STATED GOAL
What follows is a listing. Return every line of it exactly.

SOURCE EXCERPT
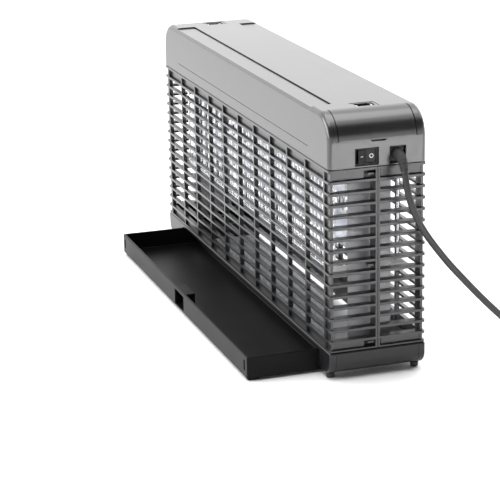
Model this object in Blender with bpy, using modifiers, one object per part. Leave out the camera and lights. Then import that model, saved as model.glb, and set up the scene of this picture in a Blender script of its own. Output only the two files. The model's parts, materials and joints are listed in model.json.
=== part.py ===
"""Electric bug zapper with two horizontal lamps, staggered high-voltage wire grids, a louvred
cage in two halves and a catch tray that slides out of the base.

Metres, +Z up. X runs along the length with the switch and the mains lead at +X, Y runs through
the thickness with the tray sliding out towards -Y. The origin is on the standing surface, at the
centre of the body's length and of its depth with the tray drawn out. The shapes are drawn about
the body's own centre plane, and one empty carries them all to their place.
"""

import math

import bmesh
import bpy
from mathutils import Matrix, Vector

# Driving dimensions.
LENGTH = 0.496
WIDTH = 0.090
HEIGHT = 0.237
WALL = 0.0025
GAP = 0.0003
HALF_L = LENGTH / 2
HALF_W = WIDTH / 2

# Levels, from the standing surface up.
BASE_LOW = 0.005
BASE_TOP = 0.026
CAGE_LOW = 0.0265
CAGE_TOP = 0.1898
COVER_LOW = 0.1905

# Louvred cage.
SLATS = 15
SLAT_PITCH = 0.01023
SLAT_HEIGHT = 0.0025
SLAT_ZERO = 0.190
CAGE_RAIL = 0.0015
CAGE_DEPTH = 0.0043
BAYS = 10
BAR_WIDTH = 0.0028
POST = 0.0142
SPLIT_BAR = 0.0022

# Top cover and its end panels.
ROLL = 0.025
ROLL_STEPS = 6
COVER_EDGE = 0.0045
PANEL_HALF_Y = 0.0363
PANEL_LOW = 0.214
PANEL_BACK = 0.0255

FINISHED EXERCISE
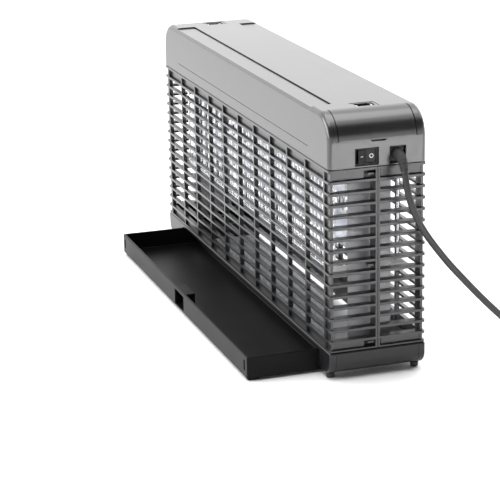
Model this object in Blender with bpy, using modifiers, one object per part. Leave out the camera and lights. Then import that model, saved as model.glb, and set up the scene of this picture in a Blender script of its own. Output only the two files. The model's parts, materials and joints are listed in model.json.
=== part.py ===
"""Electric bug zapper with two horizontal lamps, staggered high-voltage wire grids, a louvred
cage in two halves and a catch tray that slides out of the base.

Metres, +Z up. X runs along the length with the switch and the mains lead at +X, Y runs through
the thickness with the tray sliding out towards -Y. The origin is on the standing surface, at the
centre of the body's length and of its depth with the tray drawn out. The shapes are drawn about
the body's own centre plane, and one empty carries them all to their place.
"""

import math

import bmesh
import bpy
from mathutils import Matrix, Vector

# Driving dimensions.
LENGTH = 0.496
WIDTH = 0.090
HEIGHT = 0.237
WALL = 0.0025
GAP = 0.0003
HALF_L = LENGTH / 2
HALF_W = WIDTH / 2

# Levels, from the standing surface up.
BASE_LOW = 0.005
BASE_TOP = 0.026
CAGE_LOW = 0.0265
CAGE_TOP = 0.1898
COVER_LOW = 0.1905

# Louvred cage.
SLATS = 15
SLAT_PITCH = 0.01023
SLAT_HEIGHT = 0.0025
SLAT_ZERO = 0.190
CAGE_RAIL = 0.0015
CAGE_DEPTH = 0.0043
BAYS = 10
BAR_WIDTH = 0.0028
POST = 0.0142
SPLIT_BAR = 0.0022

# Top cover and its end panels.
ROLL = 0.025
ROLL_STEPS = 6
COVER_EDGE = 0.0045
PANEL_HALF_Y = 0.0363
PANEL_LOW = 0.214
PANEL_BACK = 0.0255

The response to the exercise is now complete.